欧州委員会がEUの活動をこれ以上遅くすれば外来種駆除のコストは増加する
2012年に欧州委員会が外来種問題に対処するためのEU法を発表すると約束して以来、財政・環境コストは増え続けていますが、これまでのところ、この問題に関する法律の提案は何も行われていません。
2013年はEUの脆弱な環境と経済に憂慮すべき影響が増大し、新たな外来種が出現し拡散しています。地中海と黒海ではツーリズムと漁業に脅威となる在来種と外来種のクラゲが何キロにもわたる海岸線で観察されています。英国ではカスピ海から偶発的に入り込んだ外来種のキラー・シュリンプ(殺人エビ)が英国の水域に一層の広がりを見せ、更に強力な別種のキラー・シュリンプがこれに加わっています。これらの種が淡水生態系に与える影響は大きな打撃になることが予想されています。

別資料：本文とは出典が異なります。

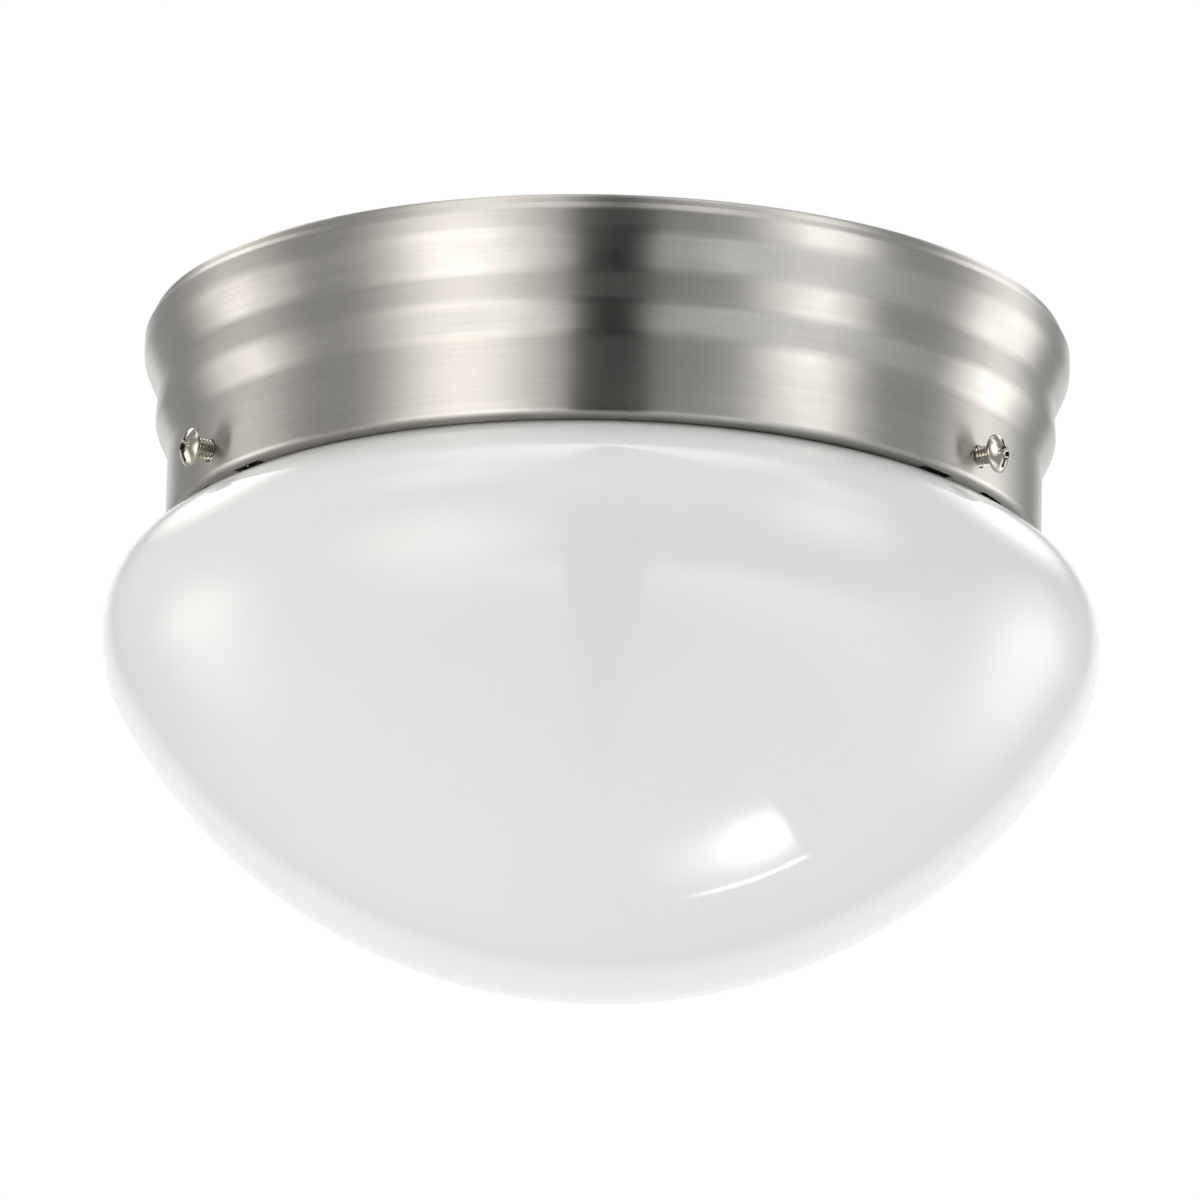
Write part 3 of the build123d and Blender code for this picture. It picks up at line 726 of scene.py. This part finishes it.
@dataclass
class Pan:
    """The drawn canopy: rolled rim, two soft beads, straight neck, flange and screw tongues."""

    sheet: float = 0.7
    height: float = 44.5
    neck: float = 89.5
    recess: float = 2.1  # how much narrower than the neck the plate's recess is
    plate_depth: float = 7.0
    plate_corner: float = 1.2
    rim_corner: float = 2.6
    # Corners of the outside, from the rim down: reach past the neck, height and rounding.
    profile: tuple[tuple[float, float, float], ...] = (
        (3.8, 0.0, 1.6),
        (4.45, -2.1, 0.6),
        (5.4, -3.6, 1.4),
        (5.4, -8.0, 6.0),
        (2.3, -15.3, 4.5),
        (2.75, -21.9, 4.0),
        (0.0, -27.8, 5.0),
    )
    neck_corner: float = 1.1
    corner_segments: int = 7
    flange: float = 4.3
    tongue_width: float = 12.0
    tongue_height: float = 11.0
    tongue_bend: float = 1.1
    tongue_corner: float = 2.5
    tongue_segments: int = 6
    overlap: float = 0.3  # how far joined pieces go into each other
    relief: float = 9.0  # width of the notch on each side of a tongue
    relief_depth: float = 1.9
    relief_cut: Point = (-1.0, 1.2)  # its cutter's underside and top, from the flange
    relief_steps: int = 8
    rod_sides: int = 48
    collar: float = 3.3
    collar_length: float = 1.2
    screw_angles: tuple[float, ...] = (87.15, 207.15, 327.15)
    screw_z: float = -39.05
    wall_hole: float = 2.35
    wall_cut: float = 3.0  # lengths of the cutters
    tapped_hole: float = 2.15
    tapped_cut: float = 8.0
    plate_cut: float = 4.0
    keyhole_pitch: float = 70.0
    keyhole_slot: float = 2.3
    keyhole: float = 4.8
    keyhole_run: float = 9.0
    bushing: Point = (27.0, 27.0)
    bushing_hole: float = 5.5
    steps: int = 300
    longest: float = 2.5

    @property
    def inner(self) -> float:
        """Radius of the flange's inner edge."""
        return self.neck - self.flange

    def outline(self) -> Outline:
        """The outside of the sheet, from the middle of the plate to the flange's inner edge.

        Returns:
            The line, with its corners rounded.
        """
        line = Outline((0, -self.plate_depth))
        line.line((self.neck - self.recess, -self.plate_depth), self.plate_corner)
        line.line((self.neck - self.recess, 0), self.rim_corner)
        for reach, height, rounding in self.profile:
            line.line((self.neck + reach, height), rounding)
        line.line((self.neck, -self.height), self.neck_corner)
        line.line((self.inner, -self.height))
        return line.round_corners(self.corner_segments).divide(self.longest)

    def prism(self, points: Iterable[Point], low: float, high: float) -> Piece:
        """An upright block with a given outline, for cutting the plate and the flange.

        Args:
            points: Its corners, seen from above.
            low: Height of its underside.
            high: Height of its top.

        Returns:
            The block.
        """
        mesh = bmesh.new()
        face = mesh.faces.new([mesh.verts.new((x * MM, y * MM, low * MM)) for x, y in points])
        grown = bmesh.ops.extrude_face_region(mesh, geom=[face])
        lift = (0, 0, (high - low) * MM)
        bmesh.ops.translate(mesh, verts=points_of(grown["geom"]), vec=lift)
        bmesh.ops.recalc_face_normals(mesh, faces=mesh.faces)
        return make_object("block", mesh)

    def rod(self, radius: float, length: float, place: Matrix) -> Piece:
        """A round cutter whose middle is at a place.

        Args:
            radius: In millimetres.
            length: In millimetres.
            place: Where its middle goes.

        Returns:
            The rod.
        """
        mesh = bmesh.new()
        size = {"radius1": radius * MM, "radius2": radius * MM, "depth": length * MM}
        bmesh.ops.create_cone(mesh, cap_ends=True, segments=self.rod_sides, matrix=place, **size)
        return make_object("rod", mesh)

    def lying_rod(self, radius: float, length: float, reach: float) -> Piece:
        """A round cutter along +X at the screws' height, its middle at a reach from the axis."""
        place = Matrix.Translation(Vector((reach, 0, self.screw_z)) * MM)
        return self.rod(radius, length, place @ Matrix.Rotation(math.pi / 2, 4, "Y"))

    def tongue(self, angle: float) -> Piece:
        """One tongue with its drawn collar, bent up behind a screw.

        Args:
            angle: Degrees round the axis.

        Returns:
            The tongue.
        """
        top = self.tongue_height - self.height
        line = Outline((self.inner + self.relief_depth + self.overlap, -self.height))
        line.line((self.inner, -self.height), self.tongue_bend).line((self.inner, top))
        mesh = line.round_corners(self.tongue_segments).mesh
        grown = bmesh.ops.extrude_edge_only(mesh, edges=mesh.edges[:])
        side = points_of(grown["geom"])
        bmesh.ops.translate(mesh, verts=side, vec=(0, self.tongue_width * MM, 0))
        bmesh.ops.translate(mesh, verts=mesh.verts, vec=(0, -self.tongue_width / 2 * MM, 0))
        tips = [v for v in mesh.verts if v.co.z > (top - CLOSE) * MM]
        round_points(mesh, tips, self.tongue_corner * MM, self.tongue_segments)
        wall = max(mesh.faces, key=lambda face: face.calc_area())
        wall.normal_update()
        bmesh.ops.recalc_face_normals(mesh, faces=mesh.faces)
        if wall.normal.x > 0:
            bmesh.ops.reverse_faces(mesh, faces=mesh.faces)
        bmesh.ops.solidify(mesh, geom=mesh.faces[:], thickness=self.sheet * MM)
        bmesh.ops.recalc_face_normals(mesh, faces=mesh.faces)
        piece = make_object("tongue", mesh)
        length = self.collar_length + self.overlap
        middle = self.inner - (self.collar_length - self.overlap) / 2
        boolean(piece, self.lying_rod(self.collar, length, middle), Combine.JOIN)
        drill = self.lying_rod(self.tapped_hole, self.tapped_cut, self.inner)
        boolean(piece, drill, Combine.CUT)
        piece.data.transform(turn_about_z(angle))
        return piece

    def relief_block(self, angle: float, side: int) -> Piece:
        """The notch of the flange on one side of a tongue, as a block to cut with.

        Args:
            angle: Degrees of its tongue.
            side: Which side of the tongue, 1 or -1.

        Returns:
            The block.
        """
        outer = self.inner + self.relief_depth
        near, far = self.tongue_width / 2, self.tongue_width / 2 + self.relief
        steps = self.relief_steps
        ends = [far - (far - near) * i / steps for i in range(steps + 1)]
        rim = [(math.sqrt(outer**2 - y**2), side * y) for y in ends]
        back = self.inner - self.flange
        points = [(back, side * near), (back, side * far), *rim]
        low, high = (edge - self.height for edge in self.relief_cut)
        block = self.prism(points, low, high)
        block.data.transform(turn_about_z(angle))
        return block

    def plate_tools(self) -> Iterable[Piece]:
        """The blocks and rods that cut the two keyholes and the wire hole, one by one.

        Returns:
            The tools.
        """
        plate = -self.plate_depth - self.sheet / 2
        low, high = plate - self.plate_cut / 2, plate + self.plate_cut / 2
        wide = self.keyhole_slot
        for side in (1, -1):
            middle, run = side * self.keyhole_pitch / 2, side * self.keyhole_run
            slot = [(middle + x, y) for x, y in ((-wide, 0), (wide, 0), (wide, run), (-wide, run))]
            yield self.prism(slot, low, high)
            for radius, y in ((wide, 0), (self.keyhole, run)):
                place = Matrix.Translation(Vector((middle, y, plate)) * MM)
                yield self.rod(radius, self.plate_cut, place)
        place = Matrix.Translation(Vector((*self.bushing, plate)) * MM)
        yield self.rod(self.bushing_hole, self.plate_cut, place)

    def build(self) -> None:
        """Makes the pan, cuts its holes and notches and adds the tongues."""
        mesh = self.outline().revolve(self.steps)
        bmesh.ops.solidify(mesh, geom=mesh.faces[:], thickness=self.sheet * MM)
        clean(mesh, 0.001)
        pan = make_object("pan_shell", mesh)
        for angle in self.screw_angles:
            for side in (1, -1):
                boolean(pan, self.relief_block(angle, side), Combine.CUT)
            place = radial_place(angle, self.neck, self.screw_z)
            boolean(pan, self.rod(self.wall_hole, self.wall_cut, place), Combine.CUT)
            boolean(pan, self.tongue(angle), Combine.JOIN)
        for tool in self.plate_tools():
            boolean(pan, tool, Combine.CUT)
        smooth(pan)
        dress(pan, BRUSHED_NICKEL)
        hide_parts("pan")
        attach(pan, "fixture")
        log.info("pan: %d faces", len(pan.data.polygons))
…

EU全土で‘トネリコ立ち枯れ病’として知られている外来種の真菌Chalara fraxineaによる経済と環境への潜在的影響は今完全に実現してしまいました。2012年にはこの真菌はベルギー、フランス、ハンガリー、イタリー、オランダ、ルーマニア、英国、アイルランドで検知されました。以前にこの真菌の影響を受けた国での経験によれば、85%ものトネリコがこの病気により一掃されたことを示唆しています。
欧州委員会自身は外来種(通常は生息していない自然環境に偶然または故意に持ち込まれた動植物)が欧州の在来種にとって深刻な脅威となっていることを承知しています。欧州議会とEU加盟国は2009年というかなり以前から活動を求めており、この時にはその費用を年間120億ユーロと控えめに見積もり、今年の初めにはバードライフとIUCN(国際自然保護連合)欧州議会の共催イベントでも緊急に活動を起こす必要性が強調されました。
となると、欧州委員会への質問は次のようになります。活動が開始される前にどれ程事態は悪化しているでしょうか?これらは外来種という氷山の先端を表しているにすぎません。今や、外来種問題に最終的に取り組む過程を主導するのはEU大統領のリトアニア(EUの大統領職は加盟国の持ち回りで、現在はリトアニア)にかかっています。EUの幅広い法規制が効果的に行われなければ、EUの生物多様性は氷山に衝突するコース上で立ち往生してしまいます。